What do I learn in these types? That God has met me just there; provided for me just there, in the fullest discovery of my utter vileness, as to the flesh. How? By the Holy One made sin for me, and in taking my every sin and making them all, as it were, His own. And after “He had offered one sacrifice for sins, forever sat down on the right hand of God.” (Heb. 10)
Is not this remedy as real, this deliverance as real, this deliverance as if He were to come down from Leaven again, and endure the wrath due to that very sin we mourn over? Has He not done this once forever? How blessed, then, to learn these lessons by the way. Needful lessons they are—the provision of God for a redeemed sinner.
As a worshipping priest, if I have the thought of sin, communion and worship are, and must be, interrupted; but the application of the water of the word restores both. Yes, He has made our sins His own. By a sacrifice, also for condemned sin. And, oh! think what it cost Him! The very prospect made Him sweat as it were great drops of blood; for He had to become truly man to do this. See Him, though God over all, yet so truly man as to kneel down in prayer; “and, being in an agony, he prayed more earnestly: and his sweat was as it were great drops of blood down to the ground.” (Luke 22:4444And being in an agony he prayed more earnestly: and his sweat was as it were great drops of blood falling down to the ground. (Luke 22:44))
The laughter, the mocking, the curses, the spitting, and smiting of men, could not quench infinite love to us. He must, He did, glorify God in our full eternal redemption. See those ferocious soldiers nail Him to the tree! See Him lifted up, and in His agony derided and mocked by man! All this might have been, and He only a martyr: but now, forsaken of God, bearing sin, atoning for our sins—well might the heavens turn to blackness and darkness. But it is finished, the veil is rent, and now He is risen, yea, ascended, and sitting at the right hand of the majesty on high.

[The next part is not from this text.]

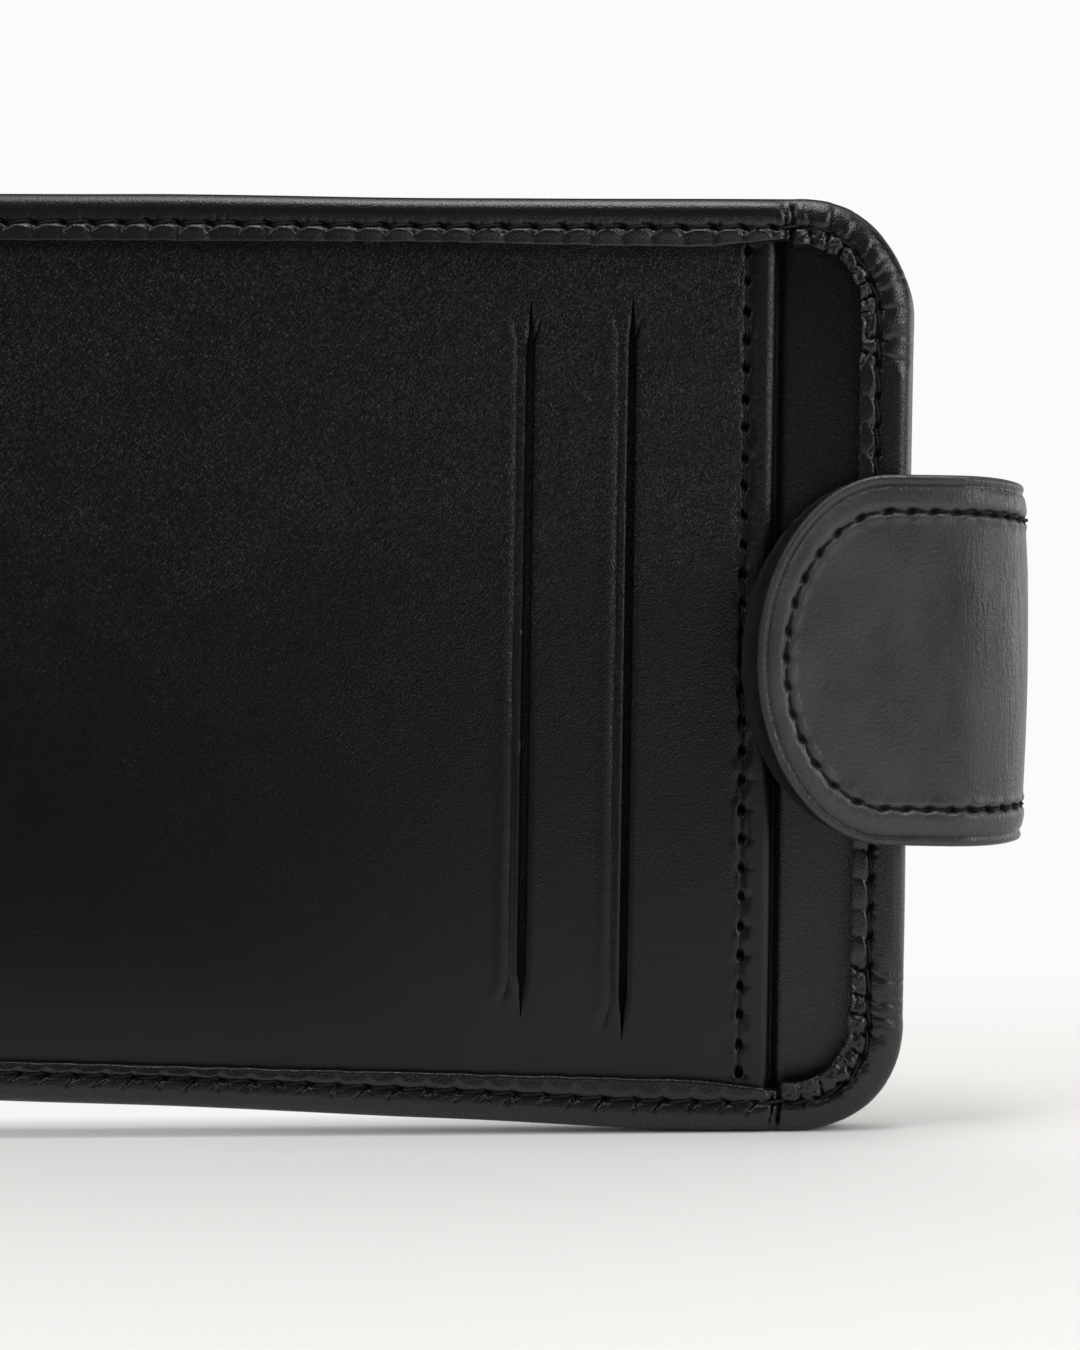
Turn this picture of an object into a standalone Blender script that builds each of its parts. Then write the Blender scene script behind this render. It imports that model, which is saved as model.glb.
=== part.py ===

Verse 13. “And if the whole congregation of Israel sin,” &c. Not only might the individual priest sin, but the whole congregation might sin. Just so, as we well know, not only may the individual Christian sin, and a worshipping priest, but a whole assembly may fail, and sin. Well, it is the same sacrifice, an offering for sin, that must be offered. When our hearts are overwhelmed with a sense, both of our own individual share, and of corporate failure, it is well to remember how God has provided for this in the same one sacrifice. The hands of the elders must be laid on the head of the bullock, before the Lord. The blood must be shed and sprinkled before the Lord, and the fat burnt on the altar of burnt offering. Do we not often forget what it cost the Lord for the failure of the church, though that be in ignorance? Are there not many things of which men boast, for which Jesus had to bleed and die? Perhaps nothing: would be more astounding, if we understood this better—the sins of ignorance of the congregation. Compare the whole professing congregation now, with the church in the word of God in the beginning. If we look at the perfect Servant, who surely is our example, we find the, principle of His obedience was to do nothing for which He had not the word of His God and Father. It might even be good in itself, and needed. Bread was good, and He needed it; but would He turn the stones into bread without, the word of God?
Now, in the congregation of Christendom, is it not the exact reverse of this? If it only seems, good for the church, and it seems as if the church needs it, there is scarcely a thought as to the will of God in His word. How many things there are practiced, that would be found to have no authority in the word of God; and which cannot be of faith, and therefore must be of sin, for’ whatsoever is not of faith is sin. No doubt much of this is sin of ignorance.
It may be hid from the eyes of many readers of these lines. But mark, there was no excuse when the sin which they had committed became known to them. (Ver. 14.) Is it a light matter, fellow Christians, that we should do these things and boast of them, for which Jesus had to suffer the atoning death of the cross? God grant that we may be more exercised by the word of God. Whatever is practiced ecclesiastically that is not according to the word of God, is sin. What a searching fact is this! And it is sin that needed the blood of expiation. Perhaps no person on earth, but the Son of God, would have refused—who could do it—to turn the stones into bread after fasting forty days, without the word of God. We feel assured it would lead to much confession and humiliation, if all congregations would test what they are doing by the word. Have we the Lord’s ‘command for this, and that? How much of Judaism, yea, heathenism, would have to be owned as sin. Is it not high time to awake?